Friday, October 26, 2007 - 2:00 PM
Magnolia Room (Greenville Hyatt Regency Hotel)
589

Preparation and Quantitative Intact Protein Analysis of the Fungus Aspergillus Flavus Using SILAC, Accurate Intact Mass and Arginine Counting by RPLC-FTMS

Timothy S. Collier, David C. Muddiman, D. Keith Williams Jr., Adam M. Hawkridge, D. Ryan Georgianna, and Gary A. Payne. North Carolina State University, Raleigh, NC

The filamentous fungus Aspergillus flavus is one of the chief fungal contaminants in world agriculture, wreaking damages and crop losses numbering hundreds of millions of dollars annually.  Inhalation of the fungus causes aspergillosis in humans with compromised immune systems and its generated aflatoxins are the most carcinogenic natural compounds known, causing liver cancer and other hematological malignancies.

Top-down proteomics is a powerful method using accurate intact mass and MS/MS data, covering a large percentage of the protein's sequence, facilitating identification and PTM localization.  The throughput of the method is limited, however, by front end separations necessary to reduce the dynamic range of complex mixtures and by the estimative task of fragmenting large biomolecules in the gas-phase for MS/MS.  Using Stable Isotope Labeling of Amino Acids in Cell Culture (SILAC) generates an internal standard facilitating amino acid counting and relative protein quantification which, when searched against a database along with intact molecular weight, can identify a large portion of the proteome, often eliminating the need for tandem mass spectrometry.
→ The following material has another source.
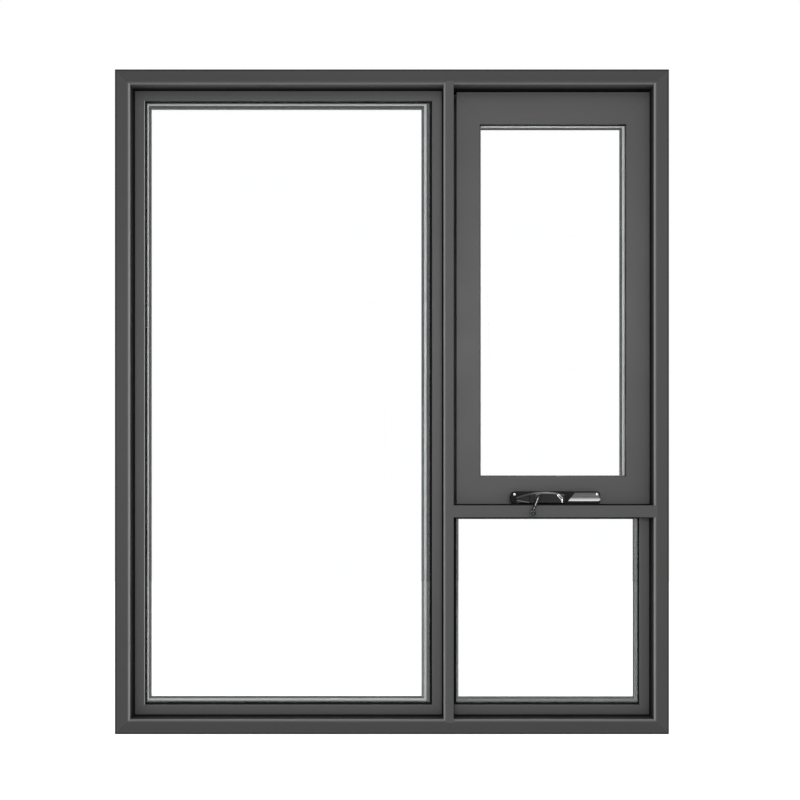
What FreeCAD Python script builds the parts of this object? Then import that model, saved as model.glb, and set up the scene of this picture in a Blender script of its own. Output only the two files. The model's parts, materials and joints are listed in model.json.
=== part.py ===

Here, we characterize experimental configurations for reverse phase HPLC-FTMS.  Upon determining the conditions best suited to the experiment using commercial protein standards, they were utilized to fractionate a 1:1 mixture of 13C6-labeled and unlabeled cell lysates from A. flavus which were analyzed downstream on an LTQ-FT to identify isotopic pairs for subsequent quantification and identification against a predicted proteome database.